TZM concludes that reliance on the Market Economy is a totally disastrous way to run the world. It creates a socio-economic structure which is completely separate and unrelated to the vital “life support” structure which planet Earth requires. Indeed the whole concept of “freedom” is a nonsense when it is obvious that we are not “free” to do what we want if the planetary life support system is to continue to function. A new system needs to be created from first principles to take account of our real situation – balancing such factors as public health and social equality against the needs of the living environment.
Debt and Growth
Both businesses and government are constantly seeking economic growth but this does not relate the human wellbeing. One consequence is a constant increase in the money supply which is based on debt – and without growth there can never be enough money to pay the interest on this debt. Any technical developments which create greater efficiency are a potential threat to the market. Greater profits are made by using cheaper materials thus reducing quality. Planned obsolescence is also very beneficial for profits. All these factors make it impossible to achieve technical perfection within the current market system.
We also have great waste because people do not share products and many products (particularly food) are transported for large distances before being consumed.
The existence of patents and industrial secrecy slows down technical development when sharing knowledge would be much more sensible.
The saving in labour achieved by modern technology now poses important questions for society. Unemployed labour has no ready income to keep the wheels of consumerism turning. This is a serious limitation for current capitalism. In fact keeping people in debt so they have to have employment is a key feature of our current money economy. As our money is created by debt there is always more debt than money in circulation.
Nature doesn’t care about our vast monetary economic ideas with its theories of “value”, sophisticated financial models or detailed equations regarding how we think human behavior manifests and why. The technical reality is simple – we must learn, adapt and align to the governing laws of nature, or suffer the consequences.
Despite the proliferation of new “green” businesses, it remains the case that the basic dynamic of the current market system will always limit the real progress that can be made towards sustainable and socially just living.
Methods of Cultural Change
Culture can only evolve through education and the selective adoption of new ideas (or memes). At present education operates almost exclusively to perpetuate current materialistic and consumer values. These values and the institutions which relate to them have become firmly established and we have to constantly remind ourselves that these ideas were created by humans and can be changed by them.

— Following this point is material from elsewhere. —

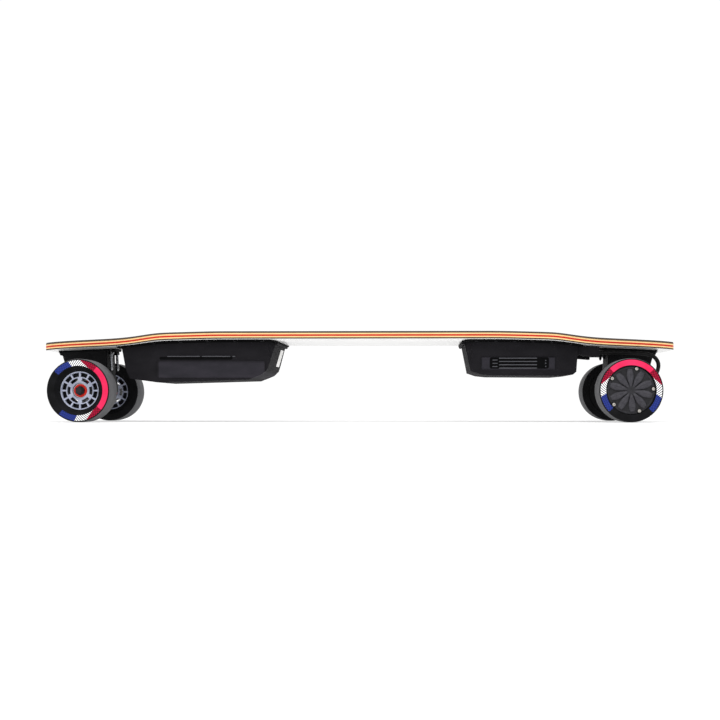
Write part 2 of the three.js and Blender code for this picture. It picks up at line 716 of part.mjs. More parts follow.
for (const [name, side] of [["left", -1], ["right", 1]]) {
  const frame = wheelFrame(FRONT_AXLE_X, side);
  const label = `front_${name}`;
  const [near, far] = BEARING_SPAN;
  const bore = FRONT_AXLE_RADIUS + GAP;
  addMesh(frame, `${label}_tyre`, tyre(FRONT_TYRE_BORE), finish.urethane);
  addMesh(frame, `${label}_core`, wheelCore(), finish.core);
  addMesh(frame, `${label}_outer_bearing`, ring(bore, BEARING_RADIUS, near, far), finish.steel);
  addMesh(frame, `${label}_inner_bearing`, ring(bore, BEARING_RADIUS, -far, -near), finish.steel);
  const nut = cut(
    rod(AXLE_NUT.cornerRadius, AXLE_NUT.low, AXLE_NUT.high, 6),
    rod(bore, AXLE_NUT.low - 1, AXLE_NUT.high + 1),
  );
  addMesh(frame, `${label}_axle_nut`, nut, finish.blackSteel);
}

for (const [name, side] of [["left", -1], ["right", 1]]) {
  const frame = wheelFrame(REAR_AXLE_X, side);
  const label = `rear_${name}`;
  const can = turned(
    [
      [REAR_BEARING_RADIUS + GAP, CAN_BACK],
      [MOTOR_RADIUS, CAN_BACK],
      [MOTOR_RADIUS, CAN_RIM],
      [CAN_INNER_RADIUS, CAN_RIM],
      [CAN_INNER_RADIUS, CAN_FLOOR],
      [REAR_BEARING_RADIUS + GAP, CAN_FLOOR],
      [REAR_BEARING_RADIUS + GAP, CAN_BACK],
    ],
    WHEEL_SIDES,
  );
  const cover = turned(
    [
      [0, COVER.back],
      [MOTOR_RADIUS, COVER.back],
      [MOTOR_RADIUS, COVER.edge],
      [COVER.radius, COVER.face],
      [0, COVER.face],
    ],
    WHEEL_SIDES,
  );
  const bore = REAR_AXLE_RADIUS + GAP;
  addMesh(frame, `${label}_tyre`, tyre(REAR_TYRE_BORE), finish.urethane);
  addMesh(frame, `${label}_motor_can`, can, finish.blackMetal);
  addMesh(frame, `${label}_motor_cover`, cover, finish.motorCover);
  const bearing = ring(bore, REAR_BEARING_RADIUS, ...REAR_BEARING_SPAN);
  addMesh(frame, `${label}_motor_bearing`, bearing, finish.steel);
  addMesh(frame, `${label}_stator`, ring(bore, STATOR.radius, STATOR.low, STATOR.high), finish.copper);
}

// ------------------------------------------------------------------------------------------------
// Battery case and controller case
// ------------------------------------------------------------------------------------------------

// Side silhouettes (X, Z), cross silhouettes (Y, Z) and the raised side pads of the two cases. cornerX
// holds the lengths of the corner cuts seen from above, and lip the place of the inner end's round lip.
const BATTERY = {
  chain: [
    [-364.5, 118], [-357.5, 82], [-350.5, 67], [-308, 61],
    [-166, 65], [-144.5, 73.8], [-136.8, 81], [-123.5, 126],
  ],
  cross: [[-86, 127], [-81, 66], [-75, 57], [75, 57], [81, 66], [86, 127]],
  pad: [[78, 66], [83.6, 68.5], [85.2, 90], [83.2, 96], [78, 98]],
  padX: [-307, -141],
  cornerX: [62, 14],
  lip: [-124, 121],
};
const CONTROLLER = {
  chain: [
    [164, 126], [174, 78], [188, 73.2], [204, 71.5], [310, 70.7],
    [330.5, 72.6], [336, 77], [338, 103], [338, 122],
  ],
  cross: [[-86, 127], [-83, 76], [-77, 67], [77, 67], [83, 76], [86, 127]],
  pad: [[80, 80], [85.3, 81.5], [86.4, 98.5], [84, 100], [80, 100]],
  padX: [191, 302],
  cornerX: [14, 37],
  lip: [163.5, 121],
};
const CASE_HALF_WIDTH = 86.5;
const LIP_RADIUS = 2.6;
const LIP_HALF_LENGTH = 78;
const LIP_SIDES = 12;
const PAD_BRIDGE_Z = [80, 85];
const TALL = 150;
const WIDE = [-90, 90];

// The space under the deck, which cuts the cases' open tops to the deck's underside.
function underDeck() {
  const roof = STATIONS.map((x) => [x, undersideAt(x) - GAP]).reverse();
  const floor = [[STATIONS[0], 0], [-STATIONS[0], 0]];
  return sideProfile([...floor, ...roof], [-DECK_HALF_WIDTH, DECK_HALF_WIDTH]);
}

function caseOutline({ chain, cornerX }, inset) {
  const x = [chain[0][0] + inset, chain[chain.length - 1][0] - inset];
  const y = CASE_HALF_WIDTH - inset;
  const c = CASE_CORNER - inset / 2;
  const a = x[0] + cornerX[0];
  const b = x[1] - cornerX[1];
  return polygon([
    [a, -y], [b, -y], [x[1], c - y], [x[1], y - c],
    [b, y], [a, y], [x[0], y - c], [x[0], c - y],
  ]);
}

// Carries a silhouette's two ends straight up.
function raised(points) {
  return [[points[0][0], TALL], ...points, [points[points.length - 1][0], TALL]];
}

// One case body: the overlap of its side, cross and plan silhouettes.
function caseBody(shape, inset) {
  const { chain, cross } = shape;
  const side = inset > 0 ? insetChain(chain, inset) : chain;
  const section = inset > 0 ? insetChain(cross, inset) : cross;
  return common(
    sideProfile(raised(side), WIDE),
    crossProfile(raised(section), [chain[0][0] - 5, chain[chain.length - 1][0] + 5]),
    plan(caseOutline(shape, inset), [0, TALL]),
  );
}

// The pads on both sides, with a bar between them, cut to the case's side silhouette. The case's hollow
// takes the bar away.
function sidePads({ chain, pad, padX }) {
  const other = pad.map(([y, z]) => [-y, z]).reverse();
  const bridge = box(padX, [-pad[0][0], pad[0][0]], PAD_BRIDGE_Z);
  const blocks = joined(crossProfile(pad, padX), bridge, crossProfile(other, padX));
  return common(blocks, sideProfile(raised(chain), WIDE));
}

function endLip([x, z]) {
  const bead = rod(LIP_RADIUS, -LIP_HALF_LENGTH, LIP_HALF_LENGTH, LIP_SIDES);
  return bead.rotateX(Math.PI / 2).translate(x, 0, z);
}

// A case with its pads and lip, hollow and open towards the deck. extras are joined to it.
function caseShell(shape, ...extras) {
  const outside = joined(caseBody(shape, 0), sidePads(shape), endLip(shape.lip), ...extras);
  return common(cut(outside, caseBody(shape, CASE_WALL)), underDeck());
}

// Charge port and power button on the right side of the battery case
const PORT = { x: -200, z: 106, radius: 7, socketRadius: 5, back: 74, floor: 77, face: 88.3 };
const BUTTON = { x: -240, z: 106, radius: 6, back: 78, face: 89.2, chamfer: 0.8 };
const PANEL = { margin: 16, y: [76, 87], z: [96, 117] };
const HOLE_ENDS = [60, 95];
const CAP = { radius: 9.5, y: [88.9, 91.5], tongueHalfWidth: 4, tongueDrop: [13, 5] };
const PACK = { x: [-316, -172], y: [-68, 68], z: [69, 115] };
const CIRCUIT_BOARD = { x: [192, 322], y: [-62, 62], z: [92, 96] };

// Turns a piece made along +Z to point out of the right side, on the axis of the port or the button.
function throughSide(geometry, { x, z }) {
  return geometry.rotateX(-Math.PI / 2).translate(x, 0, z);
}

const panel = box([BUTTON.x - PANEL.margin, PORT.x + PANEL.margin], PANEL.y, PANEL.z);
const portHole = throughSide(rod(PORT.radius + GAP, ...HOLE_ENDS), PORT);
const buttonHole = throughSide(rod(BUTTON.radius + GAP, ...HOLE_ENDS), BUTTON);
addMesh(board, "battery_case", cut(caseShell(BATTERY, panel), portHole, buttonHole), finish.casePlastic);
addMesh(board, "battery_pack", box(PACK.x, PACK.y, PACK.z), finish.cellWrap);

const portBody = turned(
  [
    [0, PORT.back],
    [PORT.radius, PORT.back],
    [PORT.radius, PORT.face],
    [PORT.socketRadius, PORT.face],
    [PORT.socketRadius, PORT.floor],
    [0, PORT.floor],
  ],
  ROUND_SIDES,
);
addMesh(board, "charge_port", throughSide(portBody, PORT), finish.blackMetal);
const capDisc = throughSide(rod(CAP.radius, ...CAP.y), PORT);
const capTongue = box(
  [PORT.x - CAP.tongueHalfWidth, PORT.x + CAP.tongueHalfWidth],
  CAP.y,
  CAP.tongueDrop.map((drop) => PORT.z - drop),
);
addMesh(board, "charge_port_cap", joined(capDisc, capTongue), finish.rubber);
const buttonBody = turned(
  [
    [0, BUTTON.back],
    [BUTTON.radius, BUTTON.back],
    [BUTTON.radius, BUTTON.face - BUTTON.chamfer],
    [BUTTON.radius - BUTTON.chamfer, BUTTON.face],
    [0, BUTTON.face],
  ],
  ROUND_SIDES,
);
addMesh(board, "power_button", throughSide(buttonBody, BUTTON), finish.button);

// Strain reliefs on the controller case's outer end, one for each motor cable
const RELIEF = [[336, 103.8], [345, 103], [349, 101.6], [372, 99.6], [372, 118], [336, 118]];
const RELIEF_Y = [48, 68];
const FAR_RELIEF_Y = RELIEF_Y.map((y) => -y).reverse();
const reliefs = [RELIEF_Y, FAR_RELIEF_Y].map((y) => sideProfile(RELIEF, y));
addMesh(board, "controller_case", caseShell(CONTROLLER, ...reliefs), finish.casePlastic);
addMesh(board, "controller_board", box(CIRCUIT_BOARD.x, CIRCUIT_BOARD.y, CIRCUIT_BOARD.z), finish.board);

// ------------------------------------------------------------------------------------------------
// Motor cables: from the strain reliefs along the deck, down in a loop and forward into the rear hanger
// ------------------------------------------------------------------------------------------------

const CABLE_RADIUS = 3.2;
const CABLE_STEPS = 28;
const CABLE_ROUTE = [
  [372.4, 58, 106.6],
  [385, 58, 106.6],
  [405, 58, 106.6],
  [436, 58, 105.6],
  [453, 58, 102.5],
  [462, 57.5, 94],
  [463.5, 56.5, 83],
  [458, 55, 70],
  [447, 53.5, 58],
  [435, 52.5, 51],
  [423.4, 52, 48.6],
];

function cable(side) {
  const points = CABLE_ROUTE.map(([x, y, z]) => new THREE.Vector3(x, side * y, z));
  const path = new THREE.CatmullRomCurve3(points);
  const section = new THREE.Shape();
  section.absarc(0, 0, CABLE_RADIUS, 0, 2 * Math.PI);
  return new THREE.ExtrudeGeometry(section, {
    steps: CABLE_STEPS,
    curveSegments: SMALL_SIDES / 2,
    extrudePath: path,
    bevelEnabled: false,
  });
}

addMesh(board, "left_motor_cable", cable(-1), finish.rubber);
addMesh(board, "right_motor_cable", cable(1), finish.rubber);

export default board;
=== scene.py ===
"""Looks for the electric skateboard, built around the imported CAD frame. Lengths are millimetres until a
mesh is made, and every object is then in metres, in the CAD frame: +X rear, -Y left, +Z up."""

import math

import bmesh
import bpy
from mathutils import Matrix, Vector


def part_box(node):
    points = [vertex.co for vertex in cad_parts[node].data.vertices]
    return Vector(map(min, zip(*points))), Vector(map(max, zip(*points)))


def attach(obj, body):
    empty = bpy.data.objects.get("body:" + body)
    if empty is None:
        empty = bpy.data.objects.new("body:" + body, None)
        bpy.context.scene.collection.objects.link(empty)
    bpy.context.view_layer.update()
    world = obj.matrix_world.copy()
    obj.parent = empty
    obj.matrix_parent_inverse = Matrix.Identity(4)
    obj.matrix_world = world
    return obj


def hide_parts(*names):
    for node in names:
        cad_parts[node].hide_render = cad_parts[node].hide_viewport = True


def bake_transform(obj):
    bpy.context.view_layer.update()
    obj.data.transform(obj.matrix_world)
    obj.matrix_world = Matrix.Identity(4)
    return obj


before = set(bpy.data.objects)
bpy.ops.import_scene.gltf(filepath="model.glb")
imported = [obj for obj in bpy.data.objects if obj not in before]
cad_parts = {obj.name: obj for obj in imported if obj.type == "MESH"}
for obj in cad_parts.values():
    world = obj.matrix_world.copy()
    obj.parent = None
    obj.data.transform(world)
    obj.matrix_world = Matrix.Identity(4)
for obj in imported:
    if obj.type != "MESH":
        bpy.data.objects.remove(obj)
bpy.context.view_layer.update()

MM = 0.001
LEFT, RIGHT = -1, 1
SIDES = (("left", LEFT), ("right", RIGHT))


def middle(node):
    low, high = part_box(node)
    return (low + high) / 2 / MM


# ---- Camera, light and floor, in metres ----

CAMERA_PLACE = (0.0935, -2.090, 0.0277)
LENS = 65.66
SENSOR_WIDTH = 36
SHIFT = (-0.0261, 0.0611)
YAW = math.radians(1.7)
CLIP_START = 0.05
SKY_STRENGTH = 1.04
SOFTBOXES = [
    # name, place, target, size, watts
    ("top_softbox", (0, -0.5, 1.7), (0, 0, 0), (2.2, 0.8), 24),
    ("front_softbox", (0.2, -2.3, 0.9), (0, 0, 0.06), (2.4, 0.8), 8),
]
FLOOR_REACH = 6000
FLOOR_GREYS = (0.46, 0.48)
FLOOR_GLOW = 0.5
FLOOR_GAP = 0.0002


def add_camera():
    data = bpy.data.cameras.new("camera")
    data.lens = LENS
    data.sensor_width = SENSOR_WIDTH
    data.shift_x, data.shift_y = SHIFT
    data.clip_start = CLIP_START
    camera = bpy.data.objects.new("camera", data)
    camera.location = CAMERA_PLACE
    camera.rotation_euler = (math.pi / 2, 0, YAW)
    bpy.context.scene.collection.objects.link(camera)
    bpy.context.scene.camera = camera


def add_area_light(name, place, target, size, power):
    data = bpy.data.lights.new(name, "AREA")
    data.shape = "RECTANGLE"
    data.size, data.size_y = size
    data.energy = power
    light = bpy.data.objects.new(name, data)
    light.location = place
    light.rotation_euler = (Vector(target) - Vector(place)).to_track_quat("-Z", "Y").to_euler()
    bpy.context.scene.collection.objects.link(light)


def add_studio():
    world = bpy.data.worlds.new("studio")
    world.use_nodes = True
    background = world.node_tree.nodes["Background"]
    background.inputs["Color"].default_value = (1, 1, 1, 1)
    background.inputs["Strength"].default_value = SKY_STRENGTH
    bpy.context.scene.world = world
    for softbox in SOFTBOXES:
        add_area_light(*softbox)
    bpy.context.scene.view_settings.view_transform = "Standard"
    bpy.context.scene.view_settings.look = "None"


def add_floor():
    reach = FLOOR_REACH
    verts = [(-reach, -reach, 0), (reach, -reach, 0), (reach, reach, 0), (-reach, reach, 0)]
    low, high = ((grey, grey, grey, 1) for grey in FLOOR_GREYS)
    m = Nodes("studio_floor", 0.85)
    m.color(m.ramp(m.noise(3, 2), low, high))
    m.surface("Emission Color", (1, 1, 1, 1))
    m.surface("Emission Strength", FLOOR_GLOW)
    floor = make_object("floor", verts, [[0, 1, 2, 3]], m.material)
    floor.location.z = -FLOOR_GAP


# ---- Mesh helpers ----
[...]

Our society is largely composed of big vested interests who have seek to defend these institutions by whatever means they can.
TZM believes that the integrity of our values and beliefs is only as good as how aligned they are with the natural world. This is the common ground which we all share. Structures which evolved to fulfil a particular role in the past are now outdated and positively dangerous to life.
The Pathology of Fear
Fear of loss of livelihood makes ordinary people do many things which they know are wrong in terms of social justice and the environment. Those who achieve “success” in this system lose empathy with the majority of “losers” - indeed they like to flaunt their success in conspicuous consumption. Those most successful are often the most selfish and ruthless. Our current social system is what Veblen called a “predatory” culture.
In the modern world personal “freedom” is primarily a function of wealth. But trading labour for income is one of the most unfree systems you could imagine. It is estimated that 27 million people are involved in human trafficking and slavery as a direct result of the present economic system. The only real freedom in our modern economy is actually the freedom to dominate, suppress and beat other businesses by whatever competitive means possible. Worse still the “market” system does not include protection of the environment and humans are not “free” to ignore this essential requirement for life.
Both imperial and class war are fuelled by the intrinsic dynamic of the modern socio-economic system. As soon as centralised power structures became the norm (about 3000 years ago) the mechanisms of large scale war became possible. State standing armies have existed since that time. Wars are invariably initiated by the (corporate) state for economic reasons although the public is usually “groomed” to support them for supposedly ideological reasons.
If there is some form of emotional provocation this is very helpful to the state. Often these state wars are based on the fear of losing power.
Wars and honour are formalised by elaborate ceremony. War is a natural extension of the competitive nature of the current capitalist ideology. The existence of 'class' war simply reflects the inbuilt tendency of the current system to protect the privileged position of those with the most wealth. Four structural features achieve this result:
Debt – the poor are trapped into the wage economy by the debts they raise to buy houses etc.
Interest – because of the debt based nature of modern money, there is never enough money in circulation to pay the interest on all debt. This means some cannot pay – their property is then repossessed (stolen) by the wealthy.
Inflation – hits any savings the poor may make proportionately more than the rich
Income disparities – this feature of the capitalist system is reinforced by the capital gains available to the rich – those with capital acquire more capital. A similar problem affects relative income between nations because of the work of the IMF and World Bank.